Plaintiff asserts that because of defendant, he "has
essentially been tried and convicted in the eyes of his community
for a heinous act, for which he was never convicted, and has had
no procedurally safeguarded opportunity to contest." Pltf's Opp.
at 5. He has stated, at best, a claim of defamation. Defendant
asserts that plaintiff has not established his Bivens claim
because he has not satisfied the test necessary for a defamation
claim to rise to the level of a constitutional violation.
"Defamation, by itself, is a tort actionable under the laws of
most States, but not a constitutional deprivation." Siegert v.
Gilley, 500 U.S. 226
, 233 (1991). "[R]eputation alone does not
constitute a liberty interest," and "District of Columbia law
provides no special protection for reputation beyond the general
protection of tort law." Mosrie v. Barry, 718 F.2d 1151, 1159
(D.C. Cir. 1983). Defamatory statements may be elevated to a
constitutional violation, however, if it is shown that they
resulted in "a removal, extinguishment, or significant alteration
of an interest recognized and protected by state law." Id. at
1160-61 (discussing Paul v. Davis, 424 U.S. 693
Defamation along with the loss of present or future employment
may satisfy the test required by the Constitution and the case
law. Id. As the District of Columbia Circuit stated:
For a defamation to give rise to a right to
procedural due process, it is necessary . . . that
the defamation be accompanied by a discharge from
government employment or at least a demotion in rank and pay.

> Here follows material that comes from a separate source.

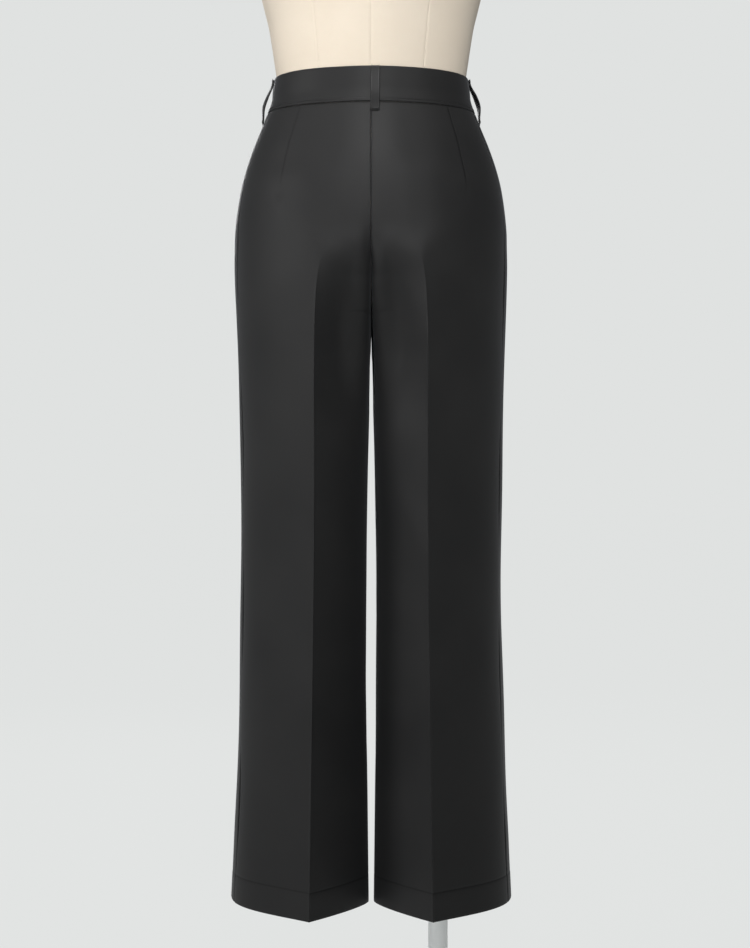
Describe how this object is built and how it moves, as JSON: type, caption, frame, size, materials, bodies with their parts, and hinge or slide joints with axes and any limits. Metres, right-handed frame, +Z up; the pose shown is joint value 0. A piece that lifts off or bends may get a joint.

The latter, more general category requires that the
government either have formally deprived one of a
legal right, such as the right to purchase liquor or
to drive, or have so severely impaired one's ability
to take advantage of a legal right, such as a right
to be considered for government contracts or
employment or a right to seek non-government
employment, that the government can be said to have
`foreclosed' one's ability to take advantage of it
and thus extinguished the right.
Mosrie v. Barry, 718 F.2d at 1161 (footnote omitted).